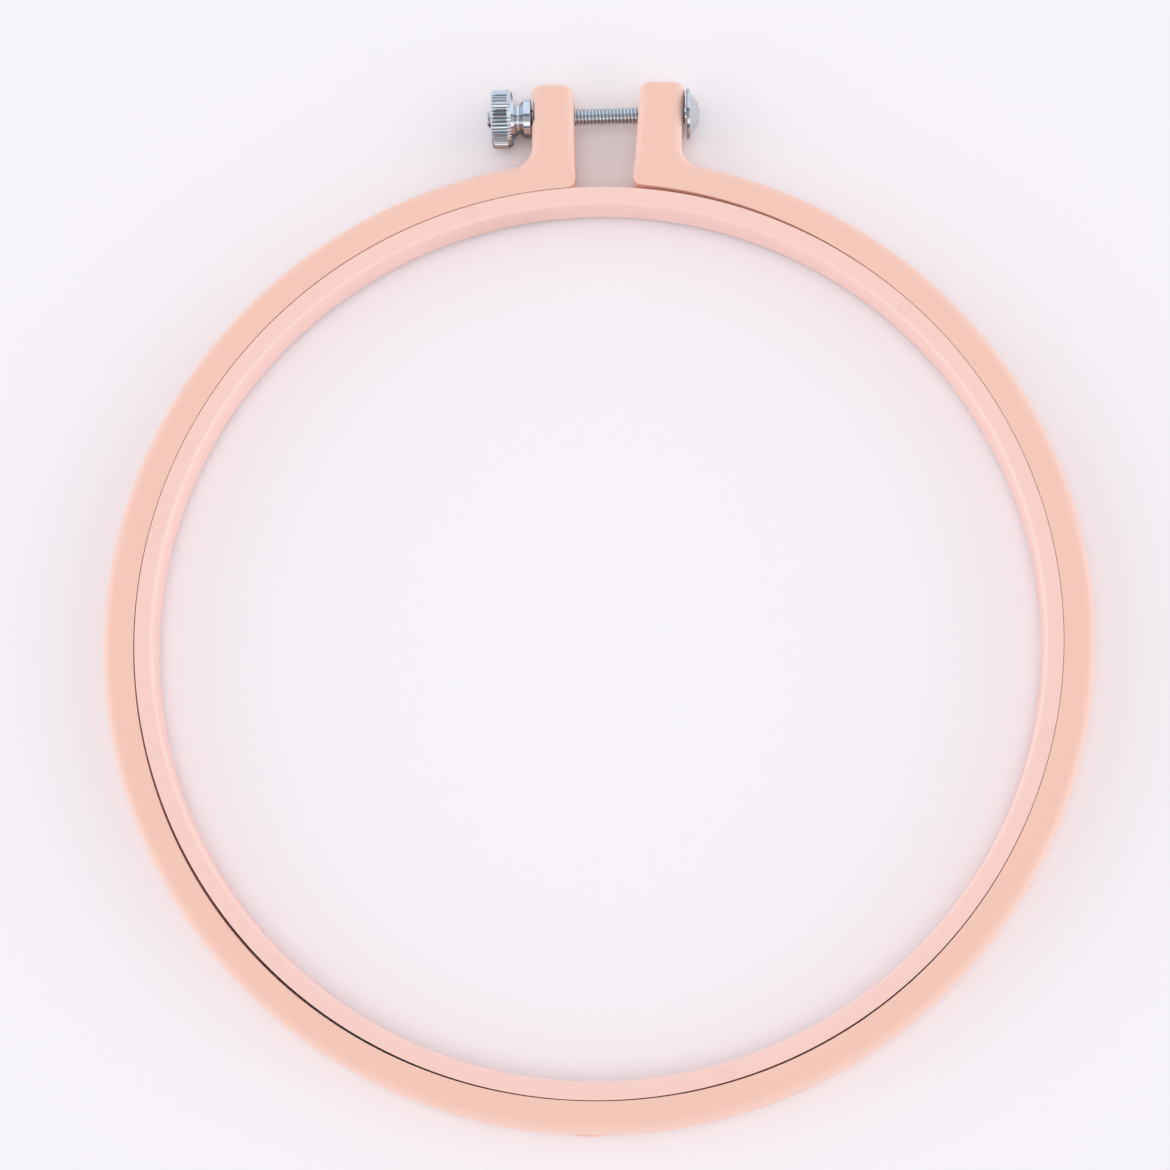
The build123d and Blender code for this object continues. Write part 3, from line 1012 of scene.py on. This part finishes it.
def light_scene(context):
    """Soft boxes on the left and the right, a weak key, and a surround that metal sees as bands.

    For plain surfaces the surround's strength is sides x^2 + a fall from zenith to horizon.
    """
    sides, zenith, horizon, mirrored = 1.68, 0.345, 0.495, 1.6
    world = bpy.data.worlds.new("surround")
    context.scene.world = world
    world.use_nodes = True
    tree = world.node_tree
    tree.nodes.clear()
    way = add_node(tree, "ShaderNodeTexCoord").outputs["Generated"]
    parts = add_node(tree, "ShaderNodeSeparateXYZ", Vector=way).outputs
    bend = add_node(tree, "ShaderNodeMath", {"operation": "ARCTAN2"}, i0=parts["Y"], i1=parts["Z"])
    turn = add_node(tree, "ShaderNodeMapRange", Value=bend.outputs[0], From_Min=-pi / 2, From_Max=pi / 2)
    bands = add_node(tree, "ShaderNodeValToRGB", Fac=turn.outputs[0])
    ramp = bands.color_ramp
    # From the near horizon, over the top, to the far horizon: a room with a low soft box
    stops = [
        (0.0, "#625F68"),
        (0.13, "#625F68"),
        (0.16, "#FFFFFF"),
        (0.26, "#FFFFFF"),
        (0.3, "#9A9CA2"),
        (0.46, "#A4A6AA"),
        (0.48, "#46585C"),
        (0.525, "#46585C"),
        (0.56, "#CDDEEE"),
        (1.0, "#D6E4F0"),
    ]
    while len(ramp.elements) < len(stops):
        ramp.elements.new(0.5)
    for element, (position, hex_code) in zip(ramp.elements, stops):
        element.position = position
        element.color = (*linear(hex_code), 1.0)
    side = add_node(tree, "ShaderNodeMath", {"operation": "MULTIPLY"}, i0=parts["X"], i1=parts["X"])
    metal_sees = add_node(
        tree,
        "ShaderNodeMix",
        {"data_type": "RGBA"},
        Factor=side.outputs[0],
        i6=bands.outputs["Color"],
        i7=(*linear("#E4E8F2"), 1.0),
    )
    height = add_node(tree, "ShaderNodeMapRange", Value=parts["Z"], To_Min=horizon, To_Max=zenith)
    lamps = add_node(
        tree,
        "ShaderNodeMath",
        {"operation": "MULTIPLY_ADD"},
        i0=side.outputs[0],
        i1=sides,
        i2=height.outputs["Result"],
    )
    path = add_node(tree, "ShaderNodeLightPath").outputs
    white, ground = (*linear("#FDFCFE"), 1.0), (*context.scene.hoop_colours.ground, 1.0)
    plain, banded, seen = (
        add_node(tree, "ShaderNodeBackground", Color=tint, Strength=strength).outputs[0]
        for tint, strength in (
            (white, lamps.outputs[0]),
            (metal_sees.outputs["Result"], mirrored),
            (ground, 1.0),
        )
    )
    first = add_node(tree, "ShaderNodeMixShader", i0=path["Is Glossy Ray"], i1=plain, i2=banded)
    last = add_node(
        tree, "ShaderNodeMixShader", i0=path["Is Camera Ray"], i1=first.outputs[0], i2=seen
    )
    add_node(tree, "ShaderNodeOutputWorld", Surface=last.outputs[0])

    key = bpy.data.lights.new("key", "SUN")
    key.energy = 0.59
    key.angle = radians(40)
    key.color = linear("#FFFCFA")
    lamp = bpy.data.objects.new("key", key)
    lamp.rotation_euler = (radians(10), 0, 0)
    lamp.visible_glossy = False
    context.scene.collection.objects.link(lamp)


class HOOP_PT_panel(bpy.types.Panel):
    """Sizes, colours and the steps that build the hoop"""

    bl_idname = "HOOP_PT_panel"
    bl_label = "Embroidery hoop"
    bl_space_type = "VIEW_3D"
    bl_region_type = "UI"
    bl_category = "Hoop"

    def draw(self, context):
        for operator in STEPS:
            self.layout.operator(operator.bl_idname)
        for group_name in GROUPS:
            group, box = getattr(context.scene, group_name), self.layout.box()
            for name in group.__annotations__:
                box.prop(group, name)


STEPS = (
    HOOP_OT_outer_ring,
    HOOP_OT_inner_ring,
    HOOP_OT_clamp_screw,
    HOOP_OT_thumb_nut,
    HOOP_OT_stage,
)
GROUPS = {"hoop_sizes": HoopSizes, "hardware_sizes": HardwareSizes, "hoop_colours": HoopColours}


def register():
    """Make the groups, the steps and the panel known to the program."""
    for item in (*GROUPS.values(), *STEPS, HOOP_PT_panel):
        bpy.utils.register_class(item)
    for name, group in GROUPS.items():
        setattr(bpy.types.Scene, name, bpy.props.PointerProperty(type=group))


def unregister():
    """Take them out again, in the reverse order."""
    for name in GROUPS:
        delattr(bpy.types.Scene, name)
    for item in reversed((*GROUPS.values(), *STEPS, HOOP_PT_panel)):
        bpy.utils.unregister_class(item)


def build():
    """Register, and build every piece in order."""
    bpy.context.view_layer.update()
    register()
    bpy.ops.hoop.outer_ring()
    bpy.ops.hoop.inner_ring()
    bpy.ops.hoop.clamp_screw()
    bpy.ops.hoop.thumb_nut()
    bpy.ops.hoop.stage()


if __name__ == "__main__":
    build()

...

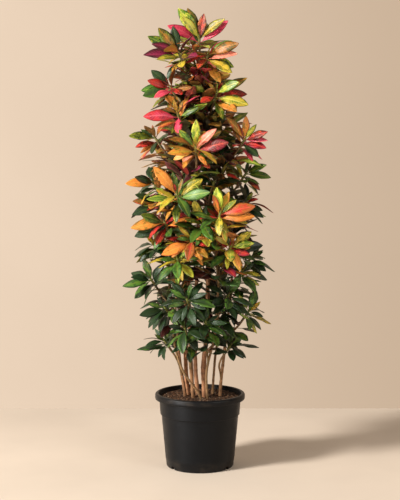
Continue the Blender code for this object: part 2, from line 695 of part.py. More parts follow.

*TASK STATEMENT:* Transcribe the lines beginning at the one that contains "The build123d and" and ending at the one that contains "sees as bands.", with nothing added or left out.

*WORKED SOLUTION:*
The build123d and Blender code for this object continues. Write part 3, from line 1012 of scene.py on. This part finishes it.
def light_scene(context):
    """Soft boxes on the left and the right, a weak key, and a surround that metal sees as bands.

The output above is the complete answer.